# CARGA PROVEEDORES A BRONZE

In [0]:
import re
from pyspark.sql.functions import col

ruta_volumen_prov = "/Volumes/workspace/bronze/uploads/Proveedores.csv"

# 1. Leer el CSV (usamos la configuración de tildes que ya nos funcionó)
df_raw_prov = (spark.read.format("csv")
    .option("header", "true")
    .option("sep", ";")
    .option("encoding", "ISO-8859-1")
    .load(ruta_volumen_prov))

# 2. Limpieza de nombres de columnas para que Delta Lake sea feliz
for old_name in df_raw_prov.columns:
    new_name = old_name.lower().replace('á','a').replace('é','e').replace('í','i').replace('ó','o').replace('ú','u')
    new_name = re.sub(r'[^a-z0-9]+', '_', new_name).strip('_')
    df_raw_prov = df_raw_prov.withColumnRenamed(old_name, new_name)

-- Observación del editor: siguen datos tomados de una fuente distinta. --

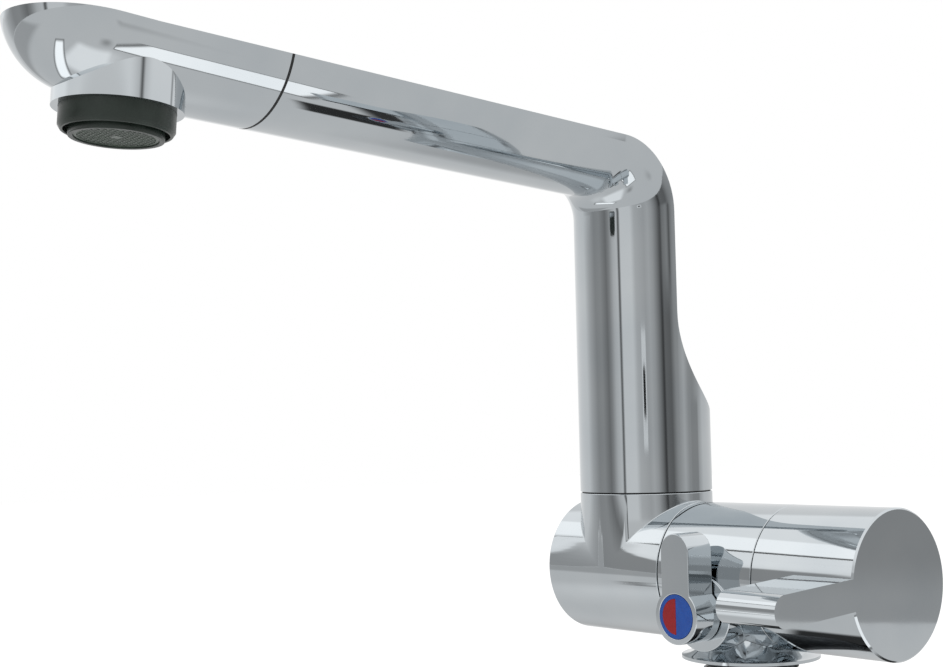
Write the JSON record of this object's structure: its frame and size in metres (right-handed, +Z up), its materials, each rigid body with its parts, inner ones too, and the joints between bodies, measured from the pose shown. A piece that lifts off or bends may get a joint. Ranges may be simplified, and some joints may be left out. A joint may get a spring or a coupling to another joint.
{
  "type": "mixer tap",
  "caption": "Chrome folding mixer tap: horizontal cylinder body with a lift lever and a hot-cold selector, a D-section column and a long swivel spout with an aerator.",
  "frame": {"origin": "centre of the flange underside, on the worktop, on the axis of the fixing shank", "axes": "+X along the horizontal body towards the lever knob, -Y towards the user and along the spout, +Z up"},
  "size_m": [0.1185, 0.2338, 0.2295],
  "materials": {
    "chrome": "bright polished chrome plating",
    "brass": "turned brass",
    "steel": "stainless steel and nickel-plated brass, turned",
    "rubber": "matt black rubber",
    "black_plastic": "matt black plastic",
    "white_plastic": "matt white plastic",
    "dark_plastic": "dark green-black plastic, slight gloss",
    "mesh_plastic": "fine dark mesh",
    "blue_enamel": "blue printed disc",
    "red_enamel": "red printed half disc"
  },
  "bodies": {
    "base": {"body_shell": "chrome", "pedestal": "chrome", "base_gasket": "rubber", "fixing_shank": "steel", "inlet_hot": "steel", "inlet_cold": "steel", "fold_axle": "brass", "axle_nut": "brass", "fold_seal_left": "rubber", "fold_seal_right": "rubber", "fold_washer": "black_plastic", "mix_cartridge": "white_plastic", "flow_cartridge": "white_plastic", "lever_washer": "black_plastic", "microswitch": "black_plastic", "switch_plunger": "red_enamel"},
    "knee": {"knee_body": "chrome", "knee_cap": "chrome", "swivel_sleeve": "brass", "swivel_seal": "rubber", "swivel_washer": "black_plastic"},
    "spout": {"spout_arm": "chrome", "spout_grub": "steel", "head_joint": "black_plastic", "spout_head": "chrome", "aerator_washer": "rubber", "aerator_housing": "dark_plastic", "aerator_ring": "dark_plastic", "aerator_mesh": "mesh_plastic"},
    "lever": {"lever_knob": "chrome", "lever_stem": "brass", "lever_grub": "steel"},
    "selector": {"selector_lever": "chrome", "selector_stem": "brass", "selector_screw": "steel", "selector_disc": "blue_enamel", "selector_red": "red_enamel"}
  },
  "joints": [
    {"name": "fold", "type": "hinge", "parent": "base", "child": "knee", "pos_m": [-0.04125, 0, 0.0245], "axis": [1, 0, 0], "range_deg": [0, 90]},
    {"name": "swivel", "type": "hinge", "parent": "knee", "child": "spout", "pos_m": [-0.04125, 0, 0.0485], "axis": [0, 0, 1], "range_deg": [-170, 170]},
    {"name": "lift_lever", "type": "hinge", "parent": "base", "child": "lever", "pos_m": [0.035, 0, 0.0245], "axis": [-1, 0, 0], "range_deg": [0, 60]},
    {"name": "turn_selector", "type": "hinge", "parent": "base", "child": "selector", "pos_m": [0, -0.027, 0.0146], "axis": [0, 1, 0], "range_deg": [-40, 40]}
  ]
}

# 3. Eliminar columnas fantasma (_c15, etc.)
cols_prov = [c for c in df_raw_prov.columns if not c.startswith("_c")]
df_final_bronze_prov = df_raw_prov.select(*cols_prov)

# 4. Guardar en Bronze
df_final_bronze_prov.write.mode("overwrite").option("overwriteSchema", "true").saveAsTable("workspace.bronze.proveedores")

print("✅ Tabla Proveedores en Bronze creada.")